Guilherme também fala que há “um consenso, um acordo generalizado sobre a necessidade de recuperação do investimento público e do papel do Estado como indutor do crescimento”. Será? Os nossos neoliberais, talvez convencidos por Alckmin, mudaram de lado? Paulo Guedes está aí provando que não é bem assim. Os setores do capital que ele representa no governo devem ficar arrepiados ao ouvir isso. Haver esse consenso na esquerda é uma coisa. Na Faria Lima outra. O Estado pode induzir crescimento até o limite em que o rico dinheirinho dos rentistas não seja comprometido.

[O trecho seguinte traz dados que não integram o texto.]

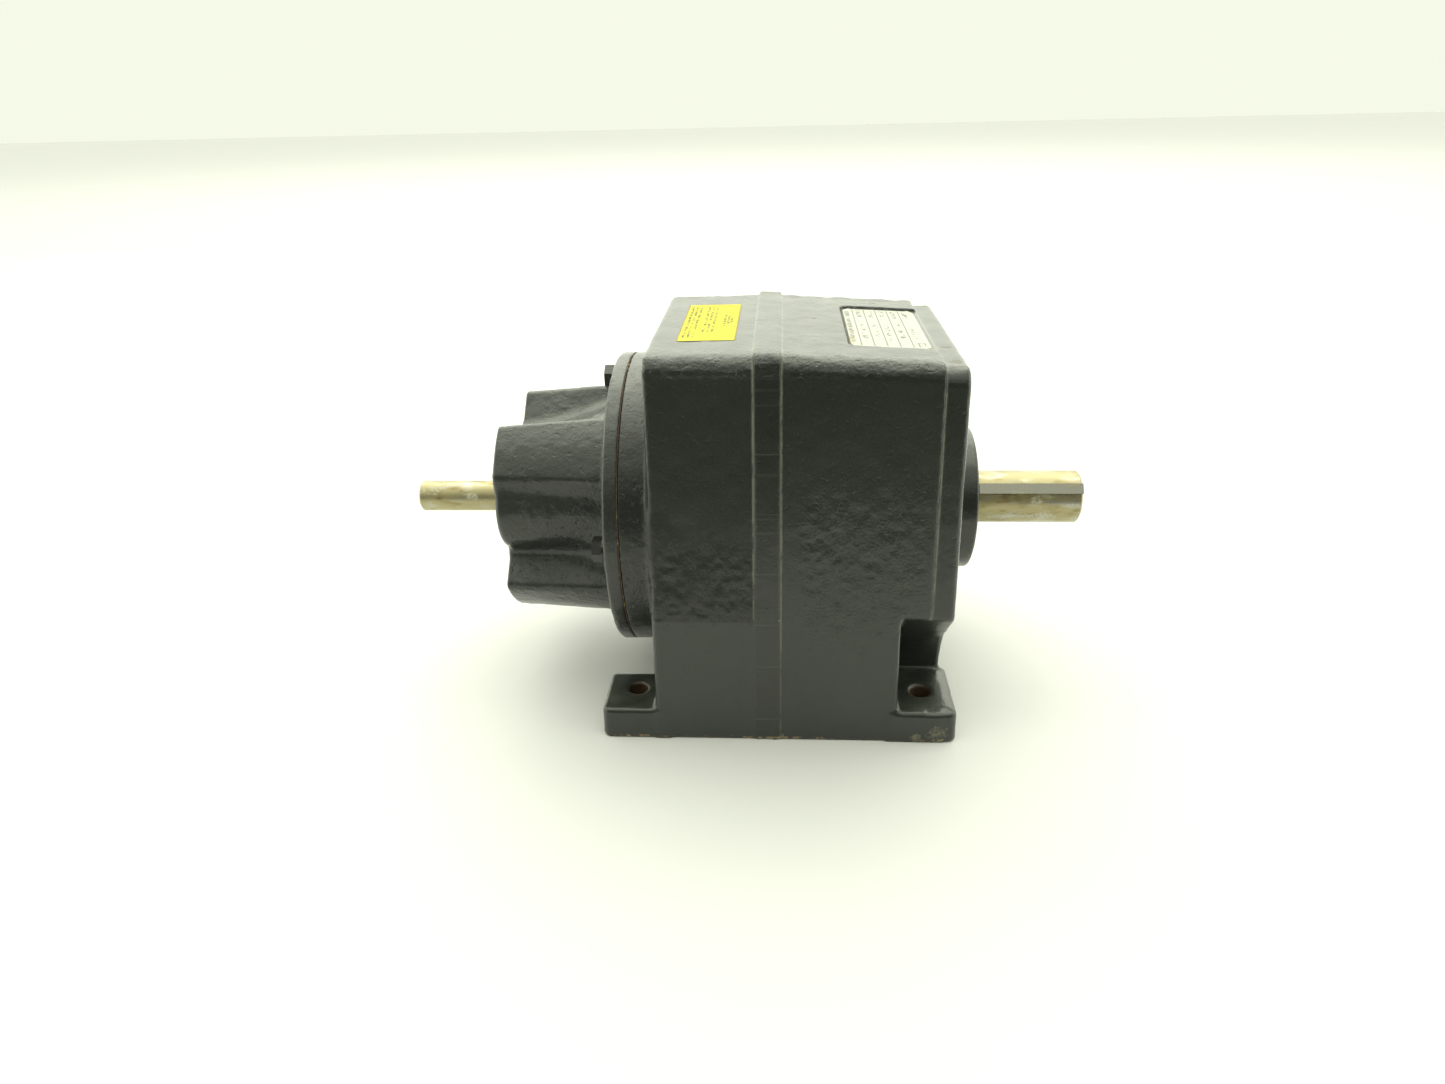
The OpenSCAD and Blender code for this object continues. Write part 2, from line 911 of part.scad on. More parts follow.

Já vimos essa história, mesmo, como diz Lula, que eles nunca tenham ganhado tanto dinheiro como no governo dele. É pouco provável que nossos neoliberais compactuem com essa visão. O dogma, repetido à exaustão pela Globo é a relação dívida PIB não pode ser maior que 90%. Mesmo que os EUA e outras economias do centro imperial tenham essa relação maior que 100%, como o Japão, chegando nos 200%.
Nossos economistas preferem navegar na paradoxal heterodoxia ortodoxa. Olham o mundo pela heterodoxia das lentes do social, mas com o foco das políticas fiscais e macroeconômicas ortodoxas. Isso não tem como dar certo. De 2003 a 2016 saímos de Palocci para chegar em Levy. A dupla Nhô Ruim e Nhô Pior, literalmente. Vamos repetir o ciclo?
Parafraseando Marx na famosa Tese 11, os economistas já tentaram explicar e dizer como o mundo deve funcionar. Agora é preciso que a política da classe trabalhadora transforme esse mundo. Ignorância das bruxarias da impenetrável ciência econômica, entendida somente pelos iniciados, principalmente os homens brancos formados na USP e na UNICAMP? Pode ser. Só que não.